Eric Schmidt gave a bravura performance last night.
On a day when Apple dominated the headlines with news about Steve Jobs and iCloud, the Google chairman snatched the spotlight away by presenting the press with headline-grabbing revelations about Google as well as himself.
"CEOs should take responsibility," Schmidt told AllThingsD's Kara Swisher and Walt Mossberg at the D9 conference, referring to his inability to develop a social-networking strategy. "I screwed up."
Apparently, there are two sides to the public Eric Schmidt. There is the one that freaks everyone out with his off-the-cuff remarks about Google's unchecked power to accumulate users' personal data. That's the Schmidt who can also stray off message, which is what he appeared to do two weeks ago in London when he said that Google would fight a bill designed to protect copyright even if it became law. Google couldn't distance itself fast enough from the statements.
Then, there's the other Schmidt, the one we got last night.

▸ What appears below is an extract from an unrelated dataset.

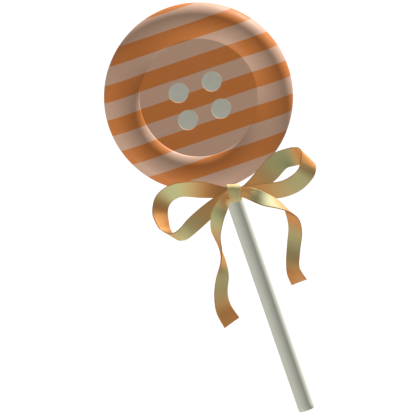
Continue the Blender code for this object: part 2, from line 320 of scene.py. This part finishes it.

According to reports from my CNET colleague Rafe Needleman and others, Schmidt nimbly covered a lot of ground under a probing examination from Swisher and Mossberg. He met questions with snappy, candid answers that didn't always cast Google in a favorable light. Our CEOs don't often criticize themselves publicly or lift the curtain on their companies. For this, Schmidt generated a lot of talk and as of this morning his name was among the most popular topics on Twitter.
Here's just a portion of what Schmidt said last night:
Google tried to team up with Facebook but the social network rejected the overtures. He said he erred by not pushing for a deal hard enough.
He said the Internet now has four dominant players: Google, Facebook, Amazon, and Apple. He said they are followed by PayPal and Twitter, but he omitted Microsoft.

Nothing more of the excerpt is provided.